Questo bere il sangue di Cristo ci unisce a Cristo ma quell’unione con Cristo può essere un tormento, come può essere un tormento trovarmi di fronte alla mia vittima, al mio delitto.

È lì che si stabilisce un legame personale con Dio.

Per cui Dio trova il modo di unirsi a noi, magari di restare con noi morto, vittima nostra, perché quella è l’unica possibilità di salvarci ma non è detto che ci salvi.

Con questo noi scopriamo il nostro delitto e non possiamo staccarci dalla nostra vittima.

Non c’è nessun’acqua al mondo che ci possa lavare dal sangue di Cristo.

Noi possiamo essere lavati da quel sangue ma niente ci può lavare da quel sangue.

Il sangue di Cristo stabilisce un unione che per noi è indissolubile, perché l’abbiamo fatta noi quell’unione, è stata opera nostra.

All’ultimo c’è una accelerazione nella ricerca di Dio che è proprio data da questo sangue di Cristo.

È Dio che accelera il tempo attraverso questo rapporto a tu per Tu con noi.

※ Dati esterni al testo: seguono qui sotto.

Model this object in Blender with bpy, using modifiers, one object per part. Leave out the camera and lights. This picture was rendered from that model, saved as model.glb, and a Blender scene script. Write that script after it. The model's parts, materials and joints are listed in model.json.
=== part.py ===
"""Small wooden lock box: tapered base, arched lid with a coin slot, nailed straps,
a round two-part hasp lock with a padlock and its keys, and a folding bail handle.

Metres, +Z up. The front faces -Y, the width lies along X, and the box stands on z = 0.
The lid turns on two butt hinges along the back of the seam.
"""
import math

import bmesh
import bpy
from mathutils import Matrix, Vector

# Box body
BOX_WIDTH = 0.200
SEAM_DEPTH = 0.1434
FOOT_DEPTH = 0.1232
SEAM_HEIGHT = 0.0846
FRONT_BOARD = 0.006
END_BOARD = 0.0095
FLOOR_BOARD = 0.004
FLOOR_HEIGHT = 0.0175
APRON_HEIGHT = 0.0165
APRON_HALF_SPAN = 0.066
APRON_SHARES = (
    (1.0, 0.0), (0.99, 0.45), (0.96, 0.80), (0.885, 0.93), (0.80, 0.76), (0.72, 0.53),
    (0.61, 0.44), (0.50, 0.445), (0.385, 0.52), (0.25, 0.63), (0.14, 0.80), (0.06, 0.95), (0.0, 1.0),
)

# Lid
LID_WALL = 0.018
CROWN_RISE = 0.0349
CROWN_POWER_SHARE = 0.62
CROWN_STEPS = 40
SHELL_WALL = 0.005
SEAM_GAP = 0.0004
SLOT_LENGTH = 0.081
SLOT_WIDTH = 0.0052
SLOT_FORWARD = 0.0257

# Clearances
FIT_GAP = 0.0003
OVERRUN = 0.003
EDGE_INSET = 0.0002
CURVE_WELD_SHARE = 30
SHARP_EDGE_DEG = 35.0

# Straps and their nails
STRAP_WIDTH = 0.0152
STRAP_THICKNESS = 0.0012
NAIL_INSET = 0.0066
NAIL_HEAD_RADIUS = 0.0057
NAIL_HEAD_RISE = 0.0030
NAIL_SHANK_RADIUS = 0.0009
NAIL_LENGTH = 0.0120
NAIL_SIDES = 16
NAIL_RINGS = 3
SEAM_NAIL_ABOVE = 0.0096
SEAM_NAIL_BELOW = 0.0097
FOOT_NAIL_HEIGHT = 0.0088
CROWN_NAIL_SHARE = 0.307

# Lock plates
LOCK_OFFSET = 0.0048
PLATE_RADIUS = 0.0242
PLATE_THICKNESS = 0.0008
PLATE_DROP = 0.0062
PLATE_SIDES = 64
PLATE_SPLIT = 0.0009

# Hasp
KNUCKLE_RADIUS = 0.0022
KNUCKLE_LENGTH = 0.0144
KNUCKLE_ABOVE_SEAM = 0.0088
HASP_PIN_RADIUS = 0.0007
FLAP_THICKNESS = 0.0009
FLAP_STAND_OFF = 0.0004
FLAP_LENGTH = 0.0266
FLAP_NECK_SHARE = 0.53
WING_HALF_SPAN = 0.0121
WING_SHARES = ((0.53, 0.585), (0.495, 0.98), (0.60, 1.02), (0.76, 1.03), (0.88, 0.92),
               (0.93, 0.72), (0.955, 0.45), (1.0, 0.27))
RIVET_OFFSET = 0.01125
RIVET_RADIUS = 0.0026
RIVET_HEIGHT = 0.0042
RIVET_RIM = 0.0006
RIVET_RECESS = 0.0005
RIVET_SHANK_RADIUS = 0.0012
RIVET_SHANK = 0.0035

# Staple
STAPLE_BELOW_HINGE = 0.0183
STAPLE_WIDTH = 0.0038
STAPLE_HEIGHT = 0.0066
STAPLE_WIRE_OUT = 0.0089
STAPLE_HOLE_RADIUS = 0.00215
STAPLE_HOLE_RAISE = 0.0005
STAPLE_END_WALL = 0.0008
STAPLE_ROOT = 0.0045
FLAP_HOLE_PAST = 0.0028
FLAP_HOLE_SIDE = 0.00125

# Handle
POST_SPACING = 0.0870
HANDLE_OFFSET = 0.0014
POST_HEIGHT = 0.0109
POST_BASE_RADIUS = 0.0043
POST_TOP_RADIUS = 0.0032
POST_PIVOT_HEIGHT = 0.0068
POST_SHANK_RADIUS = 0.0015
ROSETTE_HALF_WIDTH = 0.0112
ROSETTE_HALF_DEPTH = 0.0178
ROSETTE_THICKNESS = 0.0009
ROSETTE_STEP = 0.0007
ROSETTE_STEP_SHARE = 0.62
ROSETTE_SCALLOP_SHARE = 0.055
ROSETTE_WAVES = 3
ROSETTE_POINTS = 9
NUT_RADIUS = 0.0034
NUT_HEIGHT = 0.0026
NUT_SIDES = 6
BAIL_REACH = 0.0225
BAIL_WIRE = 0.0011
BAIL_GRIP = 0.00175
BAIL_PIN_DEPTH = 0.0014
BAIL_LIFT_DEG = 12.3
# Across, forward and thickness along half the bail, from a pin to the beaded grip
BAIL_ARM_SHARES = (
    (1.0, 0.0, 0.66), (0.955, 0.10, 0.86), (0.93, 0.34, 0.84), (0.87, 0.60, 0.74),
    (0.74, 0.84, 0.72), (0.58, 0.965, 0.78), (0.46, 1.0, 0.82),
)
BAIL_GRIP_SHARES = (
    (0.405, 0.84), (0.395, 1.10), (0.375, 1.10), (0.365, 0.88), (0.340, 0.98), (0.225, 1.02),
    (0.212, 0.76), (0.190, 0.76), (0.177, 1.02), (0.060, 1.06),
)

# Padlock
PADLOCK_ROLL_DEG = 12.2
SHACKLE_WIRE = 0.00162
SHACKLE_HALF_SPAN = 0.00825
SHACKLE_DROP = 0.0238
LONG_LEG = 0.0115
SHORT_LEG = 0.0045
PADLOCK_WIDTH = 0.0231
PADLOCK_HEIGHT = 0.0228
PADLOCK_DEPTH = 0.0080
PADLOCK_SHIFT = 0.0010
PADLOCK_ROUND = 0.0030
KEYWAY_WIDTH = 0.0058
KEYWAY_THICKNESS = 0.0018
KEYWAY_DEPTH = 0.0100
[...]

Si richiede entrare in fretta nella conoscenza di Dio altrimenti siamo schiacciati da questo sangue.

Lì abbiamo il sangue che ci lava ma se arriviamo a morire a noi stessi, per mezzo di quel sangue lì.

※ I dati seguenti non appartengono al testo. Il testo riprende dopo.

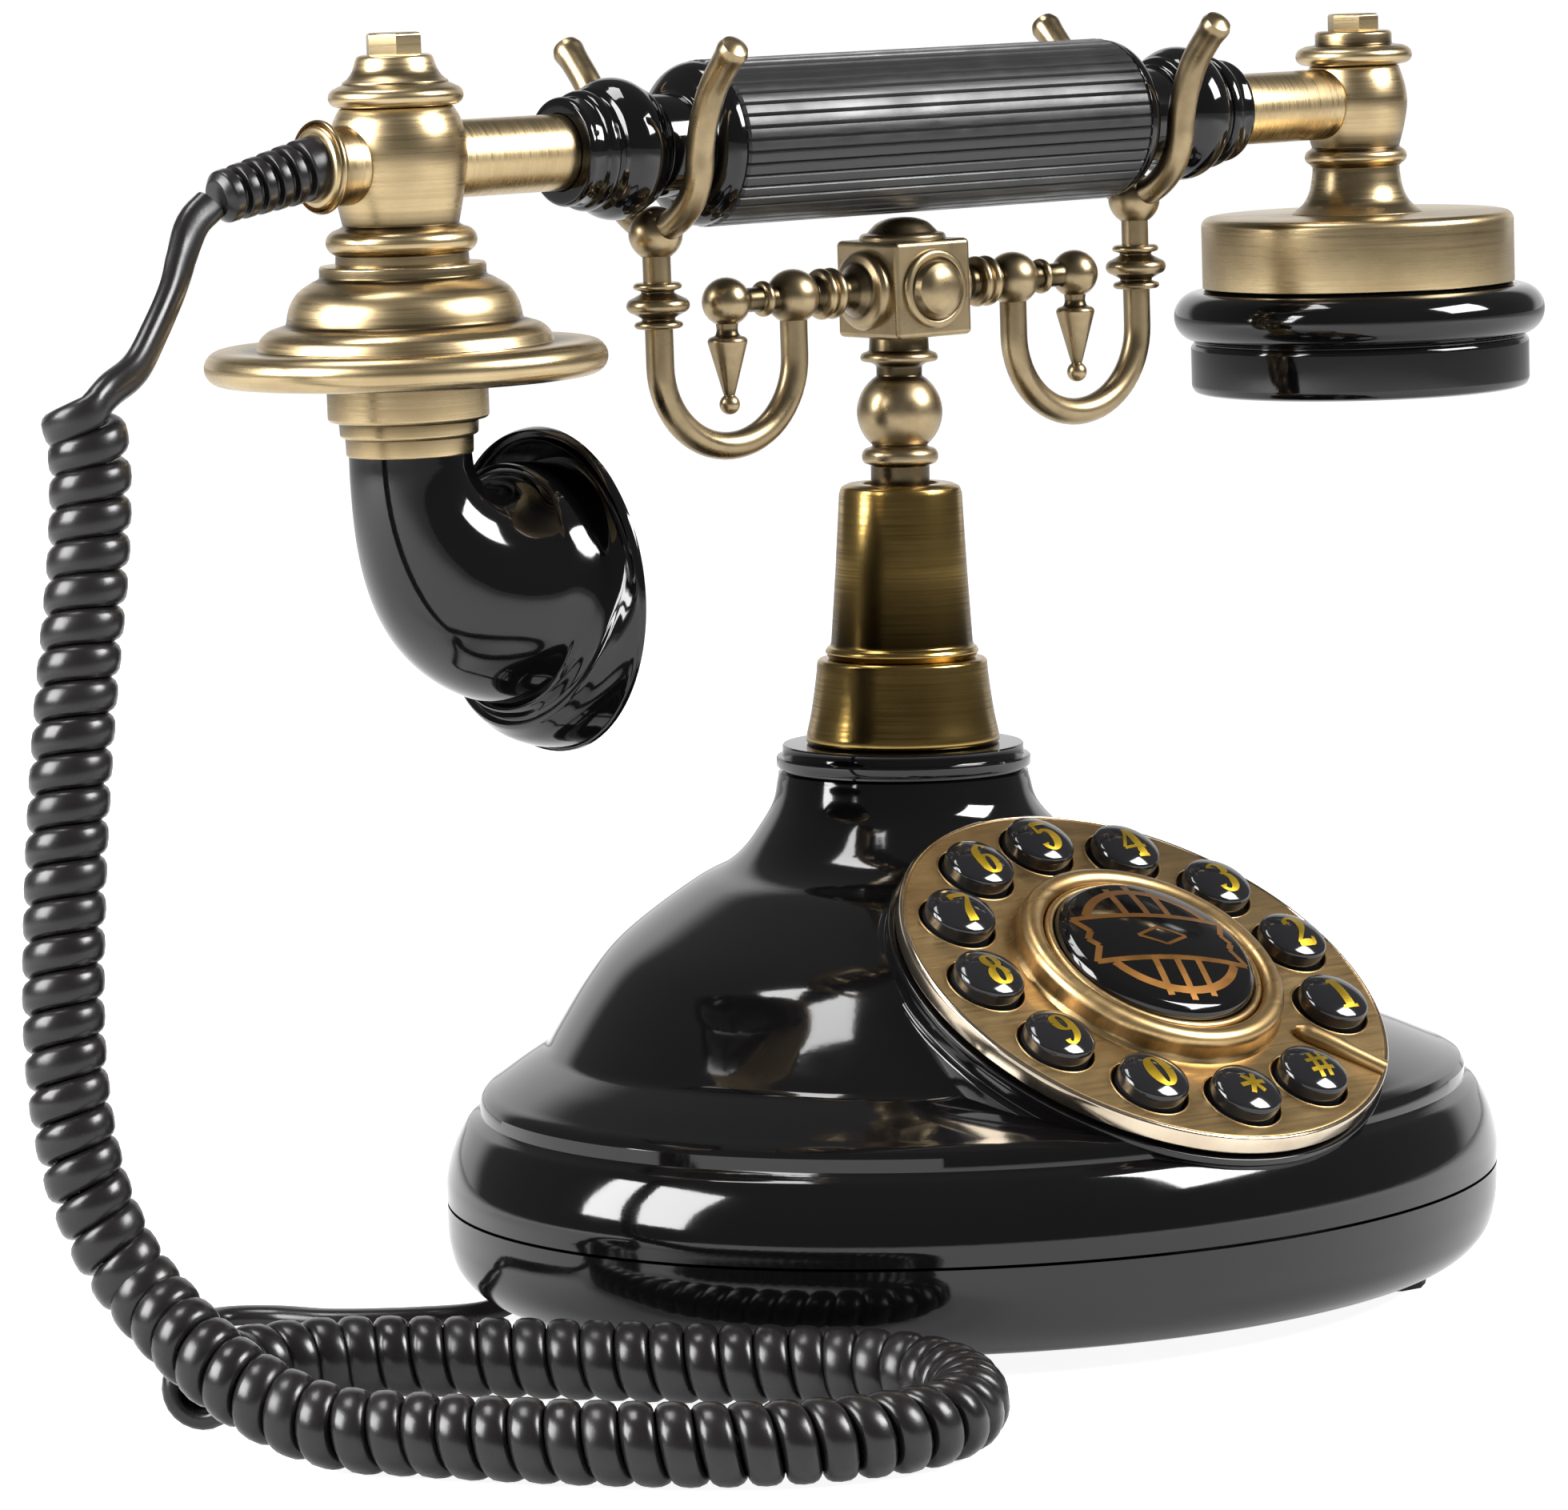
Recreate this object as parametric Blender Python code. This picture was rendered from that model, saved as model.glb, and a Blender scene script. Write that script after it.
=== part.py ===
"""French-style cradle telephone with a push-button dial, a fork cradle and a coiled handset cord.

Dimensions are in millimetres. Meshes are built in metres, +Z up. The origin is on the floor, under
the centre of the object's outline box; the dial faces -Y and the handset lies along X.
"""

import math

import bmesh
import bpy
from mathutils import Matrix, Vector

MM = 0.001

# ---- driving dimensions (mm) ----
CENTRE_X = -2.6  # the base and column stand this far along X from the middle of the outline box
BASE_HALF_WIDTH = 93.65
BASE_HALF_DEPTH = 76.75
FOOT_HEIGHT = 3.2
PAN_BOTTOM = 3.5
SEAM_HEIGHT = 19.0
WALL = 2.6
GAP = 0.3
COLUMN_Y = 18.8  # the column stands behind the middle of the base
NECK_RADIUS = 20.9
NECK_HEIGHT = 84.9

DIAL_Y = -42.3
DIAL_Z = 57.1
DIAL_TILT = math.radians(31.8)
PLATE_RADIUS = 41.7
PLATE_THICKNESS = 3.2
KEY_RING_RADIUS = 32.2
KEY_RADIUS = 5.8
KEY_FIRST_ANGLE = -26.3
KEY_STEP_ANGLE = 28.93
KEY_NAMES = ("1", "2", "3", "4", "5", "6", "7", "8", "9", "0", "star", "hash")
KEY_TRAVEL = 1.5

BAR_HEIGHT = 165.3  # axis of the cradle's cross bar
REST_TILT = math.radians(1.5)  # the cradle bar and handset rest this far off level
BAR_SHIFT = 1.2
BLOCK_SIZE = 16.0
INNER_BALL_X = 23.6
OUTER_BALL_X = 37.4
POST_X = 51.3
ROD_RADIUS = 2.28

HANDSET_SHIFT = 2.3  # along X from the column's axis
HANDSET_RISE = 25.9  # handset axis above the cradle bar
HEAD_X = 102.2  # handset's middle to the axis of either head
GRIP_HALF = 43.3
GRIP_RADIUS = 13.5
TUBE_RADIUS = 6.1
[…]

Bere il sangue di Cristo vuol dire toccare  la mia responsabilità personale della sua morte in croce.

È un’esperienza che si fa sul piano della consapevolezza.

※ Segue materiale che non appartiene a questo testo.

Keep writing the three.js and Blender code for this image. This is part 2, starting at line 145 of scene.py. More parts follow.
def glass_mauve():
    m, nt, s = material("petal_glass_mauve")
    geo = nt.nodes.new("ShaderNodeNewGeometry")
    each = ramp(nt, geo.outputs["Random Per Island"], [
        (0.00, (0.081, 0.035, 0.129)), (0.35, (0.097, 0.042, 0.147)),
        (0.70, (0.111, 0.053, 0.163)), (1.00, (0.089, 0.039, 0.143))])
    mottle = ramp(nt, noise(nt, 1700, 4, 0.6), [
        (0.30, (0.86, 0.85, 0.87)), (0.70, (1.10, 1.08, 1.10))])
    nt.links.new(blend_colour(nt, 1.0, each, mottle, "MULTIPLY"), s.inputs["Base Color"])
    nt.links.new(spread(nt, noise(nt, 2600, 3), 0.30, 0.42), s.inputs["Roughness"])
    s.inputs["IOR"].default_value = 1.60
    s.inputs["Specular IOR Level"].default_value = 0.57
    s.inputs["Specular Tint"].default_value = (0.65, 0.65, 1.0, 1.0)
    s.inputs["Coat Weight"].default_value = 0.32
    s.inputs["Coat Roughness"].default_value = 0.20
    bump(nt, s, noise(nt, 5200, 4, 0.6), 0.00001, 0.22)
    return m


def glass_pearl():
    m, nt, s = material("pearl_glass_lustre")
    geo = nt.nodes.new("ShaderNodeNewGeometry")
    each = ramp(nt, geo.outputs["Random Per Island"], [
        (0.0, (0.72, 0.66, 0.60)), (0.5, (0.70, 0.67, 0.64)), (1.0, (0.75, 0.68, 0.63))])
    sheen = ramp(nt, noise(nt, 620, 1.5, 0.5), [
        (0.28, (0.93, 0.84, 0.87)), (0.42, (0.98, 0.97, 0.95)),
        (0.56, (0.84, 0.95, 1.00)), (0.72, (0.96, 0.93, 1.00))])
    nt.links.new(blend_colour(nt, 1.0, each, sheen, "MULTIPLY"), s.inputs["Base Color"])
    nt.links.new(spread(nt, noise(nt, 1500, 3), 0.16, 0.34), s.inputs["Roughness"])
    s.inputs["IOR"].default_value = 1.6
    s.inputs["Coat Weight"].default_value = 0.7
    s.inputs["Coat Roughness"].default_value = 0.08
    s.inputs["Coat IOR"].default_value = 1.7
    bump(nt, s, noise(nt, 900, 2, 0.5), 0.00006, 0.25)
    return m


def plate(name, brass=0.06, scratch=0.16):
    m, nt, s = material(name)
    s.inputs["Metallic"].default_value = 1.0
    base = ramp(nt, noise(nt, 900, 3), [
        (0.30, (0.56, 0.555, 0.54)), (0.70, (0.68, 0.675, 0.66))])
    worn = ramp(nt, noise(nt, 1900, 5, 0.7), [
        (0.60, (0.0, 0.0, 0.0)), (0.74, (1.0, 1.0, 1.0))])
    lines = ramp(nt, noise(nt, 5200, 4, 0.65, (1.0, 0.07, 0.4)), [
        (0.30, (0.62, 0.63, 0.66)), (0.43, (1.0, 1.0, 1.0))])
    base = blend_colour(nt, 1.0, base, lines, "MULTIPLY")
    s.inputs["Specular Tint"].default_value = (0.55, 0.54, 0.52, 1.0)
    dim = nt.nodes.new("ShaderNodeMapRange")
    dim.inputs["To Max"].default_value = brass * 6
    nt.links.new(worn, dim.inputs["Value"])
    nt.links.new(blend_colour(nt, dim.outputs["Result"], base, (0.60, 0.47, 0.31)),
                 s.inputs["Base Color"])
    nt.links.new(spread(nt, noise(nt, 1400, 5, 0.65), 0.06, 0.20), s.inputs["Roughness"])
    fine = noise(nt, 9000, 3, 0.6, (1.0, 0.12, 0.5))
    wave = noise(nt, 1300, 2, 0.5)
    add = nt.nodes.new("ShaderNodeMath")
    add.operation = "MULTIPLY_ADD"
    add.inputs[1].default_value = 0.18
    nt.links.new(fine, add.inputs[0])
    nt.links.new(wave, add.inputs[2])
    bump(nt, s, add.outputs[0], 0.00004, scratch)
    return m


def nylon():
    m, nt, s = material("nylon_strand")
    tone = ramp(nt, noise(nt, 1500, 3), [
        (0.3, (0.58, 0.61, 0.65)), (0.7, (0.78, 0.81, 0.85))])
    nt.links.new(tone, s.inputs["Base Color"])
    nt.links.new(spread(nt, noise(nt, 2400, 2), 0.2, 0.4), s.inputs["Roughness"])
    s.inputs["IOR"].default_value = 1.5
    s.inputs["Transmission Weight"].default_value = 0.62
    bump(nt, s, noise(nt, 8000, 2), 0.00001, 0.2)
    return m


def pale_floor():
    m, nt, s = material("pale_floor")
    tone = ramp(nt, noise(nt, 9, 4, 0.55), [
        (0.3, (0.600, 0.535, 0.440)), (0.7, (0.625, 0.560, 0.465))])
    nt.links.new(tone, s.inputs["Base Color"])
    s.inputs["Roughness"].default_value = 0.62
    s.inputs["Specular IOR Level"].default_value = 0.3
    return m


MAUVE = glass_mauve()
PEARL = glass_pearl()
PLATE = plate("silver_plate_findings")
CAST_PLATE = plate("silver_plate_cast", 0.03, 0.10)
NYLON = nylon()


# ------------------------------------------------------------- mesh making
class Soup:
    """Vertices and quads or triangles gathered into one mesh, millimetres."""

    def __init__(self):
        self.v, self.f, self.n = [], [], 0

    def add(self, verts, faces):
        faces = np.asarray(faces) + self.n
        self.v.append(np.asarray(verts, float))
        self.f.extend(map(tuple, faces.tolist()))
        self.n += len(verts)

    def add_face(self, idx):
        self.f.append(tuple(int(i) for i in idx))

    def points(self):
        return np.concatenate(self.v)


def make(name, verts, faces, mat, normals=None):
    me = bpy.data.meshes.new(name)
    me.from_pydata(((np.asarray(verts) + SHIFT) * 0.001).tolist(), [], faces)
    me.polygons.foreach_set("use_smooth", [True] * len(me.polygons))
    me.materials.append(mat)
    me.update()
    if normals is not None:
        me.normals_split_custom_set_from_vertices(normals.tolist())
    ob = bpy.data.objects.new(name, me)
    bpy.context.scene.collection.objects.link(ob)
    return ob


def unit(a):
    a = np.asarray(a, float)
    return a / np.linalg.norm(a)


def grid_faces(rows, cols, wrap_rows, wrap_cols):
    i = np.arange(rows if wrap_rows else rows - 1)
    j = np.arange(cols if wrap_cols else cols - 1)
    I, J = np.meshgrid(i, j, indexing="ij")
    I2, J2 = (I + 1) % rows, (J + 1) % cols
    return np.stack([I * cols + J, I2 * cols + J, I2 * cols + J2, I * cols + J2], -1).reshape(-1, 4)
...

Avendone ricevuto l’annuncio, si è impegnati a prenderne consapevolezza.

Il problema non è risolto qui, tu sai che devi arrivare a questa consapevolezza dell’essere personalmente responsabile della morte di Cristo, non sei ancora giunta però.

A bere il sangue di Cristo arriviamo per costrizione, mentre non arriviamo per costrizione a mangiare la carne di Cristo.

Quel sangue lì noi ce lo beviamo, poiché arriva il momento del diluvio.

Il suo sangue lo beviamo, per cui restiamo uniti al Cristo come opera nostra, anche senza averne assimilata la carne, cioè la parola.

Quindi noi siamo responsabili del sangue di Cristo, anche se non ci salviamo, mentre il mangiare la carne di Cristo che è salvezza,non avviene per costrizione.

Nel sangue si tratta di assimilare la mia opera, nella carne si tratta di assimilare l’opera di Dio in Dio.